The Apology Tour: What’s the Point?

At Contentions, Peter Wehner makes some excellent points about Barack Obama’s world-wide apology tour:

[W]hat Obama has engaged in is more than an “occasional confession”; apology is, in fact, a centerpiece of his approach. He has spent an unprecedented amount of time as President giving voice to grievances of both allies and adversaries over America. And when he’s not himself confirming those criticisms, he is showing himself less than eager to respond to them.

Obama has explained the strategy behind his constant bad-mouthing of America:

What it does mean, though, is, at the margins, they are more likely to want to cooperate than not cooperate. It means that where there is resistance to a particular set of policies that we’re pursuing, that resistance may turn out just to be based on old preconceptions or ideological dogmas that, when they’re cleared away, it turns out that we can actually solve a problem.

Wehner sums up:

President Obama appears to be making a bet that his personal charm and reticence in defending America against those who are disparaging her will redound to our benefit, that his approach will win the confidence of leaders long antagonistic to America and its values, and that in the end his apology tour will lead to greater cooperation in advancing justice and American ideals.

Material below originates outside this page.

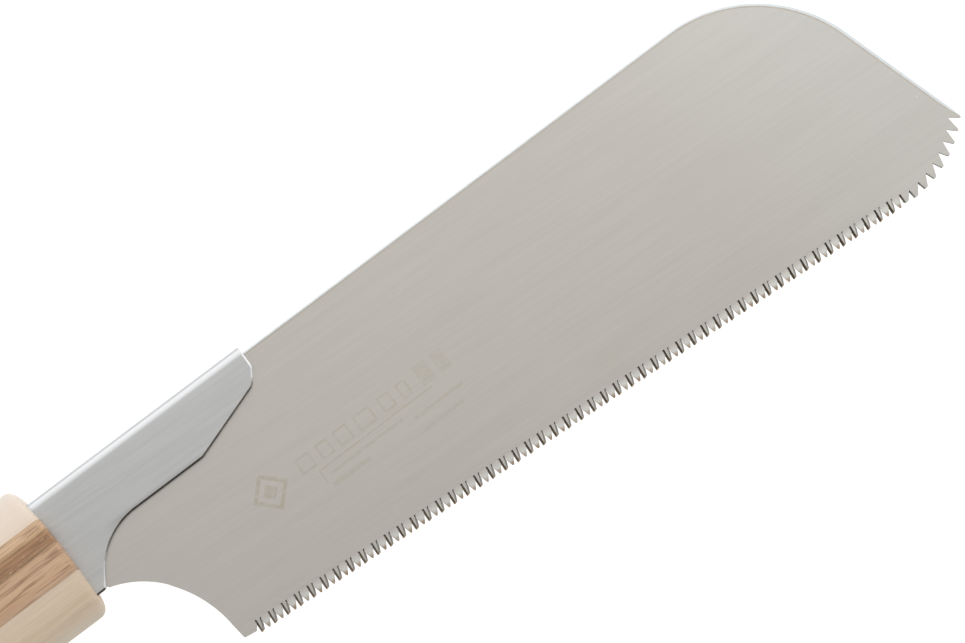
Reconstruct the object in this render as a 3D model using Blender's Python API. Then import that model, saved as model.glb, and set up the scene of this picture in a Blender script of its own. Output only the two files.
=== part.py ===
"""Pull saw with a replaceable single-edged blade.

A laminated wooden handle holds a folded sheet-steel blade holder on two
cross pins.  The blade's tail hooks over a third pin between the holder's
cheeks, and its back edge is pinched up inside the fold.

Layout: the saw lies on its side.  +X runs from the handle to the blade's
toe, +Y from the teeth to the back, +Z is up through the thickness.
All lengths below are in millimetres and are turned into metres by MM.
"""
import math

import bmesh
import bpy
from mathutils import Matrix, Vector

MM = 0.001

# ---------------------------------------------------------------- placement
# Saw coordinates: x = 0 at the handle's front face, y = 0 on the handle's
# centre line, z = 0 in the middle of the blade's thickness.
ORIGIN_X = 25.961          # saw origin in the shared frame
ORIGIN_Y = 15.139
HANDLE_HALF_T = 11.5      # half thickness of the handle, also the rest height

# ------------------------------------------------------------------- handle
HANDLE_LEN = 250.0
HANDLE_HALF_H = 15.55
FLAT_HALF_H = 6.0         # the broad sides are flat this far from the middle
FRONT_LEAN = 0.35         # the front face leans back towards the top edge
FRONT_R = 2.0             # rounding of the front end's narrow corners
FRONT_EASE = 0.5          # the same on the broad sides, where it is slight
BUTT_R = 3.5              # rounding of the butt end
LAMINA_TOP_Y = 7.34       # upper glue line
LAMINA_LOW_Y = -5.21      # lower glue line
GLUE = 0.05               # half of each glue line's thickness
BUTT_SWELL = 1.6          # the grip grows this much towards the butt
WAIST = 0.9               # and narrows this much in the middle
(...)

At the same time, Obama has been quick to dismiss any suggestion that his cozying up to dictators could have adverse consequences. Thus, when asked about the wisdom of his friendly embrace of Hugo Chavez, Obama answered:

It’s unlikely that as a consequence of me shaking hands or having a polite conversation with Mr. Chavez that we are endangering the strategic interests of the United States.

But Obama can’t have it both ways. His whole apology strategy is based on the premise that leaders of other countries will respond to his submissive attitude and will act differently than if he had followed his predecessors’ approach. Thus, he can’t respond to criticism by suggesting that his overtures are insignificant and will have no consequences.

I think it’s true that Obama’s apologetic approach will have consequences. The question is, will those consequences be good or bad? Wehner reminds us of the sad history of John Kennedy’s disastrous encounter with Nikita Khrushchev in Vienna; history suggests that an attitude of submissive weakness is not one that brings out the best in bloodthirsty dictators.